Por Amir Labaki
A
elevação ao topo do cânone dos dez maiores filmes da história de duas
obras dirigidas por mulheres, “Jeanne Dielman” (1975) da belga Chantal
Akerman (1950-2015), nada menos que no primeiro posto, e “Bom Trabalho”
(1998), da francesa Claire Denis no oitavo, é o maior símbolo do avanço
quanto à diversidade da lista revelada no último dia primeiro pelo site
da revista britânica Sight and Sound, editada pelo British Film
Institute (BFI). Há outros.
Onze
dos cem favoritos são assinados por diretoras, frente a dois no
levantamento anterior de 2012. Apenas um título realizado por um
cineasta negro emplacara uma vaga na lista passada, sendo sete agora.
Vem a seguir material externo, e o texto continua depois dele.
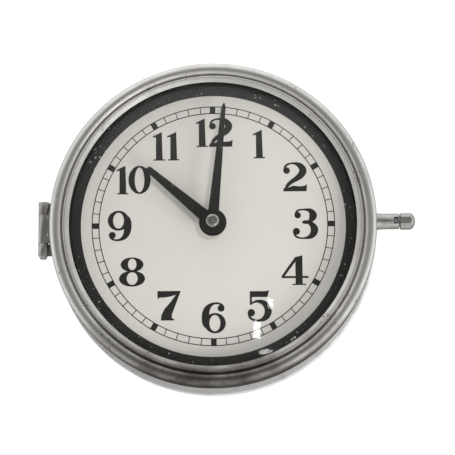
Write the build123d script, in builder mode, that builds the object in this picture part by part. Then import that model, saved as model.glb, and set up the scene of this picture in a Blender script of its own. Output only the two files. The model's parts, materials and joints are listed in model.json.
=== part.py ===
from build123d import *

# A ship's deck clock with a 180 mm dial: a wall-mounted impulse clock in a round flanged case,
# with a hinged glazed bezel on the left and a spring latch with a pull knob on the right.
# The origin is on the wall, on the axis of the hands. X is right, Z is up and the dial faces -Y.
# "Depth" is the distance in front of the wall, so a depth d lies at Y = -d.

import os
from math import acos, asin, cos, degrees, hypot, pi, radians, sin, tan

# --- Driving dimensions, in millimetres and degrees ---

DIAL_R = 90.0  # visible dial
DIAL_DEPTH = 42.0  # printed face of the dial
FLANGE_R = 112.5
DRUM_R = 103.0
NECK_R = 99.5
BEZEL_R = 110.5
BEZEL_DEPTH = 34.0  # rear edge of the bezel
CROWN_DEPTH = 51.0  # where the half-round crown springs from the bezel's side
LIP_R = 97.0  # opening of the bezel in front of the glass
LIP_DEPTH = 53.4  # front of the bezel's lip
GLASS_DEPTH = 49.1  # rear face of the glass at its rim
GLASS_T = 2.5
GLASS_RISE = 14.6  # height of the dome above the rim
WALL_T = 2.0

HOUR_ANGLE = 310.6  # clockwise from twelve
MINUTE_ANGLE = 5.6
HOUR_HAND_DEPTH = 51.0
MINUTE_HAND_DEPTH = 55.0
HAND_T = 0.8

HINGE_X = -116.4
HINGE_DEPTH = 34.0
KNUCKLE_R = 3.5
HINGE_PIN_R = 1.5

LATCH_DEPTH = 40.0
LATCH_Z = 1.4
PLUNGER_R = 2.0

RUNNING = 0.03  # radial clearance of a running fit
PLATE_REAR = 14.0  # rear face of the movement's rear plate
PLATE_FRONT = 34.0  # rear face of the movement's front plate
PLATE_T = 2.0

PRESSURE_ANGLE = radians(25)
ADDENDUM = 0.95  # in modules
DEDENDUM = 1.2
BACKLASH = 0.08  # thinning of each tooth at the pitch circle
SPOKE_W = 1.6

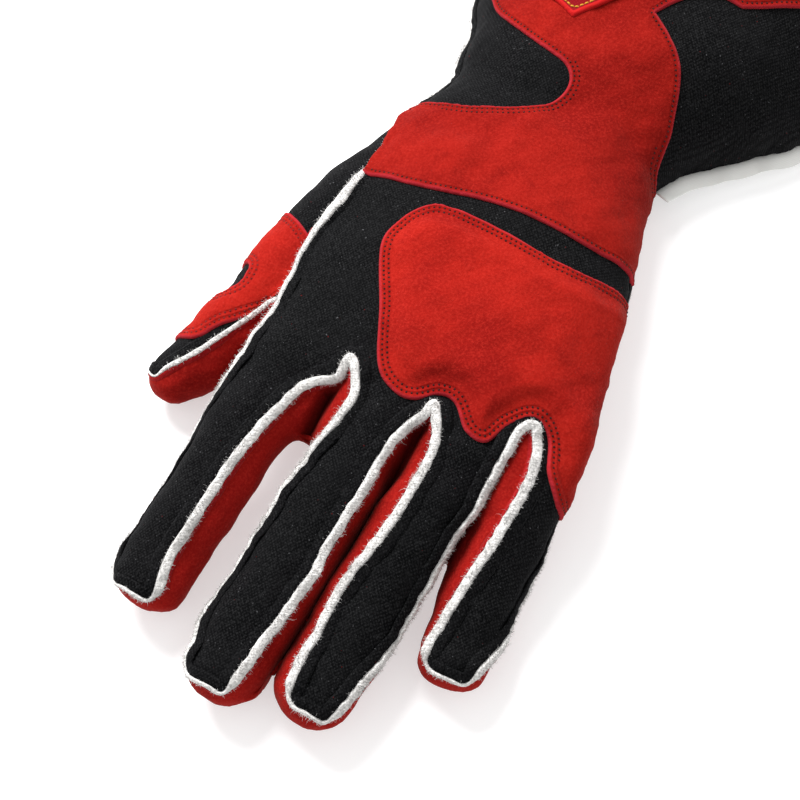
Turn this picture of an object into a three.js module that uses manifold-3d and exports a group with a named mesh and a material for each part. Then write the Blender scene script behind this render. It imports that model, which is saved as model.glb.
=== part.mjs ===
// Racing glove for a left hand, lying palm down: millimetres, +Z up, fingers toward -Y and thumb toward -X.
// A black knit back and a red suede palm side are hollow walls, sewn with the white lined seam edges outside.
import * as THREE from "three";
import { mergeVertices } from "three/addons/utils/BufferGeometryUtils.js";
import Module from "manifold-3d";

const wasm = await Module();
wasm.setup();

// Cloth sizes
const WALL = 2.4;
const GAP = 0.3;
const SEAM_HALF = 1.6;
const SEAM_STANDS = 2.5;
const LABEL_HALF = 1.0;
const LABEL_STANDS = 5.0;
const SUEDE = 1.3;
const HAND_PAD = 2.0;
const BADGE_THICK = 1.5;

// Places of the cuts across the glove, along Y
const HEM_OVERRUN = 12;
const OVERLAY_OVERRUN = 6;
const WRIST = 112;
const LABEL_START = 110;
const LABEL_SIDE = 10;
const FINGER_ROOT = -10;
const KNUCKLES = 60;
const BEYOND_TIPS = 150;

// Fineness of the lofts
const DIGIT_SIDES = 12;
const DIGIT_STEPS = 8;
const BODY_SIDES = 24;
const BODY_STEPS = 14;
const FAN_SIDES = 5;
const FAN_REACH = { finger: 2.4, thumb: 1.7 };
const TIP_SHARES = [0.6, 0.85, 0.98];
const SHORT_EDGE = 1.6;
const FLATNESS = 0.05;
const LEAST_TURN = 0.6;
const SAME_POINT = 1e-4;

// The origin is under the heel of the hand, at the middle of the footprint
const FOOTPRINT_CENTRE = new THREE.Vector3(12.87, 61.91, 0);

function table(columns, rows) {
  return rows.map((row) => Object.fromEntries(columns.map((column, i) => [column, row[i]])));
}

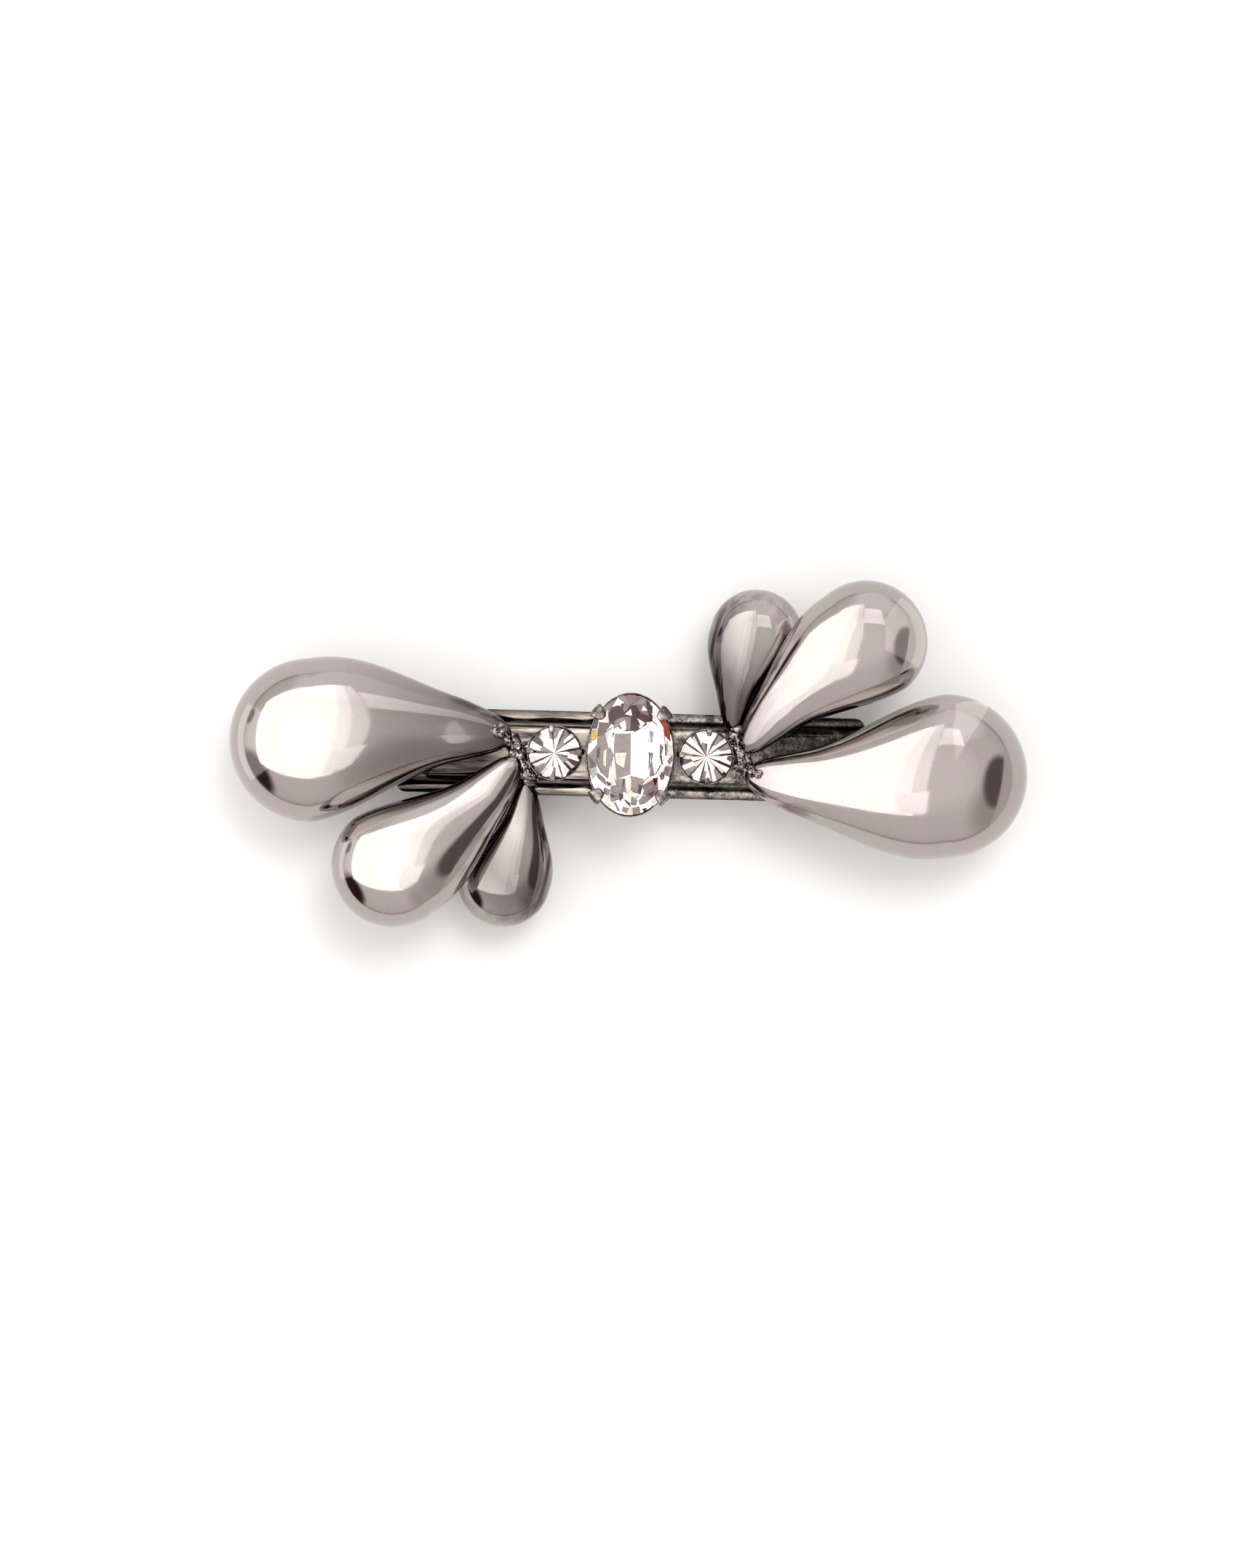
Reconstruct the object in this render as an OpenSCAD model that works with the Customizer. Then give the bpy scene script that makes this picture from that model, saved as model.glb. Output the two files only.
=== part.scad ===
// Statement hair clip: a French barrette with six hollow metal drops and three cut stones.
// X runs along the bar, Z is up through the stones, and the closed clip lies on its lever at z = 0.

/* [Petals] */
// Length of a large petal, tip to round end
large_len = 40.9; // [36:0.1:44]
// Radius of a large petal's round end
large_r = 11.85; // [10:0.05:12.5]
// Height of a large petal's dome above its seam
large_rise = 8.6; // [6:0.1:10]
// Depth of a large petal's back below its seam
large_back = 3.0; // [2:0.1:3.2]
// Length of a medium petal
medium_len = 32.8; // [29:0.1:35]
// Radius of a medium petal's round end
medium_r = 8.9; // [7.5:0.05:9.3]
// Height of a medium petal's dome above its seam
medium_rise = 6.8; // [5:0.1:8]
// Depth of a medium petal's back below its seam
medium_back = 2.2; // [1.5:0.1:2.5]
// Length of a small petal
small_len = 21.8; // [19:0.1:24]
// Radius of a small petal's round end
small_r = 6.75; // [5.5:0.05:7]
// Height of a small petal's dome above its seam
small_rise = 5.1; // [4:0.1:6]
// Depth of a small petal's back below its seam
small_back = 1.8; // [1.2:0.1:2]
// Sheet thickness of the petal shells
petal_wall = 0.5; // [0.4:0.05:0.7]
// Half width of a petal's neck as a share of its round end's radius
neck_ratio = 0.32; // [0.25:0.01:0.4]
// How late the neck swells into the round end
neck_power = 2.45; // [1.8:0.05:3]
// Share of the length over which the tip is rounded off
tip_round = 0.2; // [0.1:0.01:0.3]

/* [Petal setting] */
// Height of the large petals' seam at the tip
large_tip_z = 11.6; // [11.4:0.1:12.5]
// Height of the medium petals' seam at the tip
medium_tip_z = 12.0; // [11.8:0.1:12.5]
// Height of the small petals' seam at the tip
small_tip_z = 10.3; // [10.2:0.1:10.6]
// Droop of the medium petals, in degrees
medium_droop = -1.5; // [-3:0.5:0]
// Droop of the small petals, in degrees
small_droop = 10.5; // [10:0.5:12]
// Sideways bow of a large petal's middle line
large_bow = -1.4; // [-2:0.1:0]
// Sideways bow of a medium petal's middle line
medium_bow = 1.3; // [0:0.1:1.5]
// Sideways bow of a small petal's middle line
small_bow = 0.7; // [0:0.1:1]

/* [Stones] */
// Width of the oval stone with its cup, across the clip
oval_x = 12.9; // [12:0.1:14]
// Length of the oval stone with its cup
oval_y = 18.0; // [16:0.1:19]
// Height of the oval stone's girdle above the rib
oval_girdle = 4.6; // [4:0.1:5]
// Height of the oval stone's table above its girdle
oval_crown = 1.9; // [1.5:0.1:2.2]
// Diameter of a round cup
round_d = 8.0; // [7:0.1:8.2]
// Distance of the round stones from the middle
round_at = 10.95; // [10.8:0.05:11.2]
// Height of a round stone's girdle above the rib
round_girdle = 3.3; // [3:0.1:3.8]
// Height of a round stone's table above its girdle
round_crown = 1.2; // [1:0.1:1.5]
// Sheet thickness of the cups at the rim
cup_rim = 0.2; // [0.15:0.05:0.3]

/* [Bar] */
// Length of the bar
bar_len = 68; // [66:0.5:70]
// Width of the bar
bar_wid = 12.3; // [12:0.1:13]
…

Não havia nenhum filme de animação; a nova lista apresenta dois, ambos
dirigidos pelo japonês Hayao Miyazaki. Apenas quatro documentários
apareciam na relação da década passada; são agora sete, com “O Homem da
Câmera de Filmar” (1929), de Dziga Viértov (1896-1954), mantendo-se
entre os dez mais, embora caindo da oitava para a nona posição.
Esse
“aggiornamento” é consequência da maior diversidade e da quase
duplicação do número de votantes, para cerca de 1600 profissionais de
cinema. Um segundo fator foi destacado pelo editor da revista, Mike
Williams, em entrevista ao The New York Times: “o streaming e a
comunicação digital criaram oportunidades para amplificar vozes e filmes
que antes eram menos vistos”.
A
cobertura de fato ampliou-se, mas há espaço para crescer. África,
América do Norte, Ásia, Europa e Oceania estão representados na lista,
mas não há sequer uma produção da América Latina. O único título
sul-americano de destaque encontra-se na relação dos “cem mais” dos 480
cineastas votantes: “O Pântano” (2001), da diretora argentina Lucrécia
Martel, na 62ª posição.
A
lista dos “dez mais” da votação geral apresenta o citado “Jeanne
Dielman”; “Um Corpo Que Cai” (1958), de Alfred Hitchcock; “Cidadão Kane”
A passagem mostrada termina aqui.